To work on the fundamental research questions in critical care, we need critical care physicians interested in basic and translational science, and we should not leave basic science solely to non-clinician scientists [1]. Caring for the critically ill puts critical care physicians in a unique position. Most researchers have a high degree of specialization and may think from the perspective of a single organ, or from the perspective of a single failing biomedical pathway. In contrast, the essence of critical care is that a dysregulated host immune response affects all organs. The critical care physician is trained to take such a holistic systems-based approach. Also, physiology underpins critical care medicine and has helped establish critical care as a specialty in its own right. The intensivist/investigator is best suited to translate physiologic observations from the bedside to the bench.

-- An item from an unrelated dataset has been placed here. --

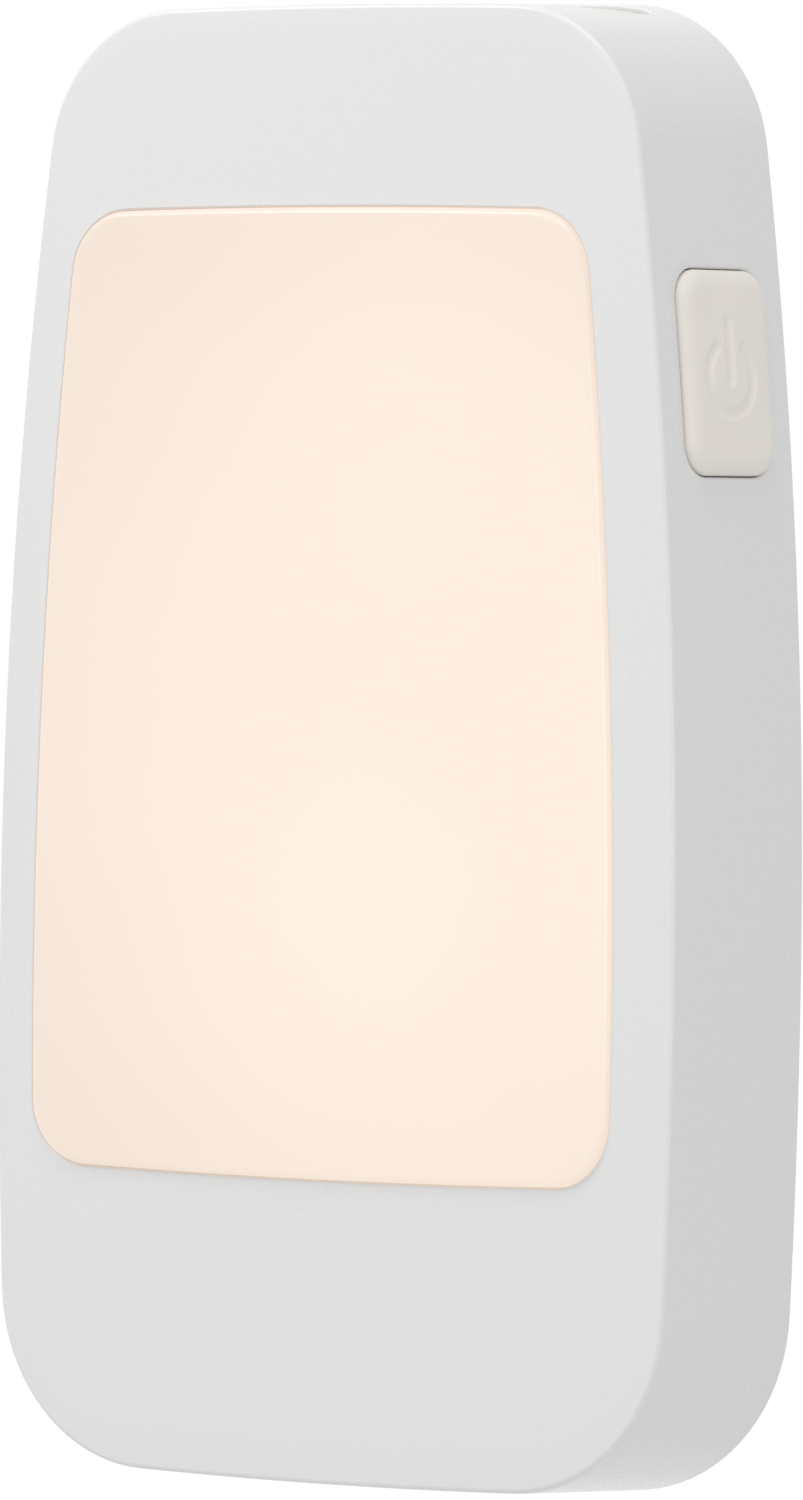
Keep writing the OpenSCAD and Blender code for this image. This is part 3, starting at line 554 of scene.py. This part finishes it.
# ---- Diffuser ----
# The lit panel is milky acrylic that drops into the window from inside, held by its flange.
# It stands half a millimetre proud, with a rounded rim that catches the light.
diffuser_gap = 0.1
diffuser_t = 2
diffuser_flange = 1.3
diffuser_flange_t = 1
diffuser_pocket = 1
diffuser_seat_gap = 0.05
panel = bmesh.new()
panel_y = front_y - diffuser_proud
flange_y = front_in_y + diffuser_seat_gap
panel_levels = []
for lean in quarter_turn:
    panel_levels.append((
        -diffuser_gap - diffuser_proud * (1 - math.sin(lean)),
        panel_y + diffuser_proud * (1 - math.cos(lean)),
    ))
panel_levels += [
    (-diffuser_gap, flange_y),
    (diffuser_flange, flange_y),
    (diffuser_flange, front_in_y + diffuser_flange_t),
    (-diffuser_gap - diffuser_pocket, front_in_y + diffuser_flange_t),
    (-diffuser_gap - diffuser_pocket, panel_y + diffuser_t),
]
panel_loops = [
    outline_loop(panel, window_outline, grow, y, diffuser_shift) for grow, y in panel_levels
]
walls_between(panel, panel_loops, into_wall)
for loop in (panel_loops[0], panel_loops[-1]):
    bmesh.ops.edgeloop_fill(panel, edges=loop)
bmesh.ops.recalc_face_normals(panel, faces=panel.faces)
diffuser = piece_from(panel, "diffuser", "housing")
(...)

Besides improvements in models and trial design, we suggest the following solutions to ensure a high level of discovery science in critical care. ICU curricula should reflect the fact that pathophysiology is at the heart of clinical medicine. Trainees who are interested in becoming investigators should be encouraged to pursue translational science research, by establishing mentorship events with scientists and by offering rotations to different laboratories and supervisors. This mentoring requires a new organizational model with specific expertise and dedication by senior faculty members with the aim to integrate basic science work in a clinical background. For the candidate physician-scientist, combining clinical work with research requires an extension of training. Academic institutions should be encouraged to develop a strategy combining these aspects. We need to work with critical care medical journals to emphasize the value of basic science by inviting commentaries on the clinical implications of current advances and by increasing publication of basic and translational science. Lastly, continuous investments are required. New funding sources are needed, which may include crowd funding, or public-private risk sharing collaborations. We need to put effort in helping society understand what critical care medicine entails and which research questions still need to be answered, using social media networks.

Conclusion

In conclusion, the decline in interest in the role of basic and translational science in discovery of therapies for the critically ill is a cause for concern. We continue to need preclinical models in critical care in which pharmacologic, cell, or gene therapies scan be tested. Basic and translational research findings constitute an opportunity for predictive enrichment of clinical trials and may help to design future trials more efficiently. We call for efforts to narrow the distance between basic, translational, and clinical researchers, moving to larger and multidisciplinary teams to deal with bedside challenges as a common objective. We also propose ways to improve critical care research and increase the profile of basic and translational researchers within the critical care medicine community. This includes support of critical care residents and fellows to perform and publish biomedical research, thereby generating patient-oriented physician-scientists capable of forging links between fundamental biology discoveries and critical care medicine.